Dive Brief:
- After five years at the helm of one of the nation’s most troubled school districts, DC Public Schools Chancellor Kaya Henderson will step down Oct. 1.
- The Washington Post reports all eyes are on who Mayor Muriel Bowser will choose as her replacement, an insider who may be able to continue the path first set by Michelle Rhee, or an outsider who could shake up the city's school improvement agenda.
- With test scores up on average, large achievement gaps remain a major concern in the district, though Henderson is credited with improving graduation rates and expanding academic and extracurricular options.
Dive Insight:
Henderson joined the DC Public Schools when Michelle Rhee became the district’s first chancellor, a position created after the school board was turned into an advisory body and the chancellor was given free reign to make sweeping changes.

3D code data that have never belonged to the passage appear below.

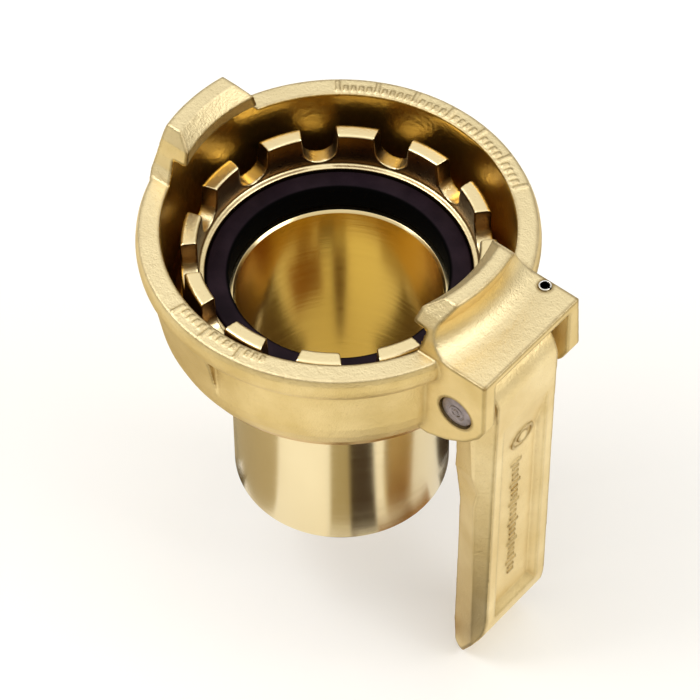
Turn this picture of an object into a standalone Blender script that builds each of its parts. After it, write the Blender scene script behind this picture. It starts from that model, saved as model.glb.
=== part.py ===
"""Lever clamp-ring hose coupling, DN 50, female half.

Frame: +Z runs along the bore from the tail to the mouth, the origin is the centre of
the tail's end face, and +X points at the lever.  Built in metres; the sizes below are
in millimetres and go through mm().
"""
import math

import bmesh
import bpy
from mathutils import Matrix, Vector

# ---------------------------------------------------------------- driving dimensions, mm
GAP = 0.3                    # clearance left between touching pieces
STEPS = 60                   # facets in a full turn of the large round pieces

BORE_R = 25.0                # clear bore of the tail pipe
TAIL_R = 27.0                # outside of the tail pipe
TAIL_TOP = 63.7
TAIL_CHAMFER = 1.4           # lead-in at the mouth end of the bore

NECK_R = 31.0                # body neck that carries the clamp ring
NECK_BOTTOM = 47.0
FLANGE_UNDER = 60.0          # shoulder that the clamp ring pulls against
SEAT_Z = 64.0                # floor of the gasket seat
SEAT_R = 32.1
LEDGE_Z = 71.6               # narrow ledge between gasket and teeth
CROWN_IN_R = 33.5
CROWN_OUT_R = 37.6
CROWN_TOP = 81.5
TEETH = 12
NOTCH_R = 4.1                # rounded floor of each notch
NOTCH_Z = 76.7
CROWN_TURN = 2.7             # how far a tooth stands past the lever, degrees

GASKET_IN_R = 26.4
GASKET_OUT_R = 31.8
GASKET_TOP = 71.0

RING_BOTTOM = 53.9
RING_TOP = 87.3
RING_IN_R = 42.0
RING_RIM_R = 48.0            # fattest part of the rim band
RING_WALL_R = 44.2           # outside of the thin wall on the lever half
BAND_Z = 79.0                # underside of the rim band

WIRE_R = 1.1                 # round wire that keeps the ring on the neck
WIRE_Z = 57.0
WIRE_RING_R = 31.15

CLAW_TIP_R = 38.0            # inner edge of both claws
CLAW_TIP_Z = 97.0
CLAW_UNDER = 93.3
CLAW_TOP = 100.5
CLAW_CREASE_R = 41.2         # inner end of the flat top
HOOD_HALF = 17.35            # half width of the hood over the lever
HOOD_FRONT = 57.9
HOOD_TOP = 88.0
HOOD_PLATE = 2.4
SLOT_HALF = 13.1             # half width of the lever slot between the cheeks
RIGHT_CHEEK_Y = 17.7         # outer face of the right cheek at the hood's top
CHEEK_LEAN = 0.06            # how far that face leans out for each mm down

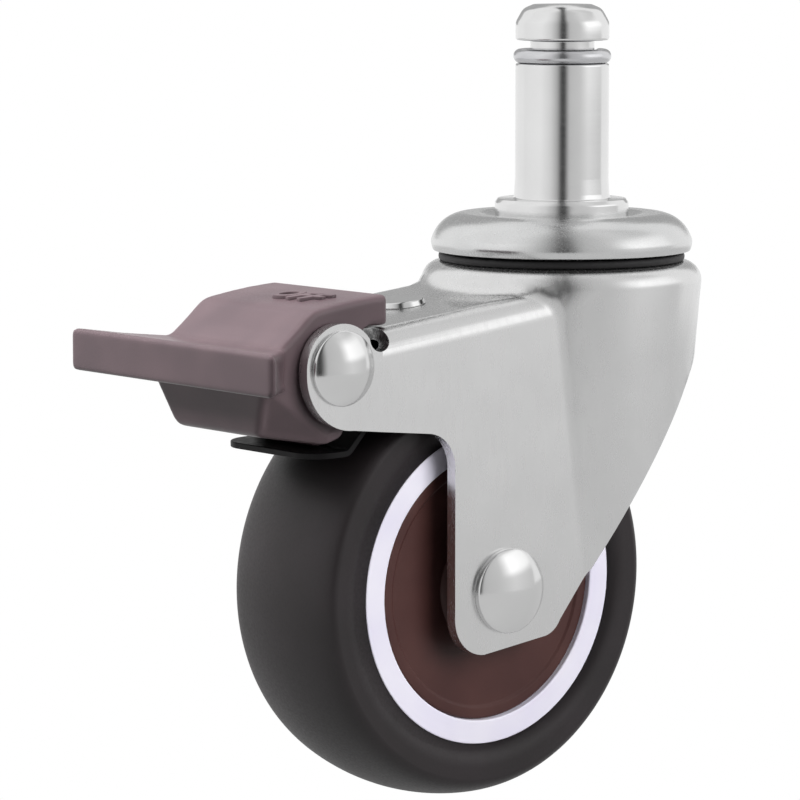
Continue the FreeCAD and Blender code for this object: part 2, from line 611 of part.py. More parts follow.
def main():
    os.makedirs("parts", exist_ok=True)
    save("grip_ring_stem", grip_ring_stem())
    save("grip_ring", grip_ring())
    save("race_cap", race_cap())
    save("lower_race_cup", lower_race_cup())
    save("dust_seal", dust_seal())
    save("upper_race_balls", ring_of_balls(UPPER_BALLS, UPPER_BALL_R, UPPER_PITCH_R, UPPER_BALL_Z))
    save("lower_race_balls", ring_of_balls(LOWER_BALLS, LOWER_BALL_R, LOWER_PITCH_R, LOWER_BALL_Z))
    save("fork", fork())
    axle = headed_pin(AXLE_R, AXLE_HEAD_R, AXLE_HEAD_RIM, AXLE_HEAD_DOME)
    save("axle_rivet", across(axle, AXLE_X, AXLE_Z))
    lever_pin = headed_pin(PIVOT_R, PIVOT_HEAD_R, PIVOT_HEAD_RIM, PIVOT_HEAD_DOME)
    save("lever_pivot_rivet", across(lever_pin, PIVOT_X, PIVOT_Z))
    save("leaf_rivet", leaf_rivet())
    save("tyre", tyre())
    save("wheel_core", wheel_core())
    bore = AXLE_R + FIT_GAP
    inner_face = BEARING_OUT - BEARING_WIDTH
    save("axle_sleeve", axle_tube(-inner_face, inner_face, SPACER_R))
    for name, side in (("near", -1), ("far", 1)):
        save("hub_cover_" + name, hub_cover(side))
        save("bearing_outer_" + name, bearing_ring(side, BEARING_R - BEARING_RING, BEARING_R))
        save("bearing_inner_" + name, bearing_ring(side, bore, bore + BEARING_RING))
        save("bearing_balls_" + name, bearing_balls(side))
        ends = sorted((side * BEARING_OUT, side * FORK_INNER))
        save("axle_spacer_" + name, axle_tube(ends[0], ends[1], SPACER_R))
    save("brake_leaf", brake_leaf())
    save("brake_lever", brake_lever())


main()
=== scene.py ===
import math

import bmesh
import bpy
import numpy as np
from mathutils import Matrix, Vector


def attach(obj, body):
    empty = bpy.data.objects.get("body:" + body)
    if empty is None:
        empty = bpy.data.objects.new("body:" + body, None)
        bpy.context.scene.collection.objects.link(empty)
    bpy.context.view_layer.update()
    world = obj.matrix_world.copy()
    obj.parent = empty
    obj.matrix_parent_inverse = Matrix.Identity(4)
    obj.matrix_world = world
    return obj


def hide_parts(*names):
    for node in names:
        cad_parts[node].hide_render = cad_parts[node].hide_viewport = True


# A castor for an office chair: stem, fork, wheel and foot brake.
# Lengths in this file are in millimetres until a mesh is made; MM turns them to metres.
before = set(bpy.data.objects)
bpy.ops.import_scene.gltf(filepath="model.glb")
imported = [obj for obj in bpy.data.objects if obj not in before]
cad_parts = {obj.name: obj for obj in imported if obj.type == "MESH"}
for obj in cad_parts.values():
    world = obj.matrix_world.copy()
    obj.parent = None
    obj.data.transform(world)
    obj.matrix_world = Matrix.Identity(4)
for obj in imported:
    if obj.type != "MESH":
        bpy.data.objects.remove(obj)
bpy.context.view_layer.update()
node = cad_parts
MM = 0.001

# Stem: an 11 mm pin turned from steel bar, zinc plated, with a neck near its tip for the
# spring ring and a collar at its foot. Its tail is riveted over below the races.

STEM_R = 5.5
NECK_R = 3.76
NECK_BOTTOM, NECK_TOP = 15.8, 18.5
STEM_TIP = 22.7
COLLAR_R, COLLAR_FOOT, COLLAR_EDGE = 7.88, -2.2, 0.35
TAIL_R, PEEN_R, PEEN_TOP, PEEN_END = 4.0, 5.4, -10.9, -12.3
# the stem widens a little at its foot, and its tip is turned to a dome
FOOT_R, FOOT_TOP = 5.68, 2.4
TIP_FLAT_R, TIP_SIDE = 3.4, 20.6


def softened(corners, closed, steps=5):
    """Outline through (a, b, radius) corners, where each radius is an arc tangent to both sides.

    An arc is a quadratic curve between its two tangent points, pulled to the corner: close to a
    true arc for the small edges used here."""
    count = len(corners)
    points = []
    for i, (a, b, radius) in enumerate(corners):
        corner = np.array([a, b], float)
        if radius == 0 or (not closed and i in (0, count - 1)):
            points.append(corner[None])
            continue
        back = np.array(corners[i - 1][:2], float) - corner
        on = np.array(corners[(i + 1) % count][:2], float) - corner
        back_length, on_length = np.linalg.norm(back), np.linalg.norm(on)
        half_turn = math.acos(np.clip(back @ on / back_length / on_length, -1, 1)) / 2
        reach = min(radius / math.tan(half_turn), back_length * 0.48, on_length * 0.48)
        start, end = corner + back / back_length * reach, corner + on / on_length * reach
        t = np.linspace(0, 1, steps)[:, None]
        points.append((1 - t) ** 2 * start + 2 * t * (1 - t) * corner + t ** 2 * end)
    return np.vstack(points)


def piece(name, verts, faces, body, material):
    """Mesh object from arrays in millimetres, welded, with its faces outwards and smooth."""
    mesh = bpy.data.meshes.new(name)
    mesh.from_pydata((np.asarray(verts) * MM).tolist(), [], np.asarray(faces).tolist())
    work = bmesh.new()
    work.from_mesh(mesh)
    bmesh.ops.remove_doubles(work, verts=work.verts, dist=1e-7)
    bmesh.ops.recalc_face_normals(work, faces=work.faces)
    work.to_mesh(mesh)
    work.free()
    mesh.polygons.foreach_set("use_smooth", np.ones(len(mesh.polygons), bool))
    made = bpy.data.objects.new(name, mesh)
    bpy.context.scene.collection.objects.link(made)
    made.data.materials.append(material)
    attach(made, body)
    return made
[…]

Rhee has been considered a leader in the school reform movement, doing battle against teachers unions and the protections they have won around seniority and tenure. As under Henderson, standardized test scores went up under Rhee’s leadership, but critics have said this has been the result of teaching to tests, lowering standards, and cheating.
One major criticism is that the decisions made by Rhee and Henderson were done so without enough input from the school community. As that factors into community activism around the selection of the next chancellor, other schools might learn a lesson from the importance of community engagement and broad buy-in for major reforms.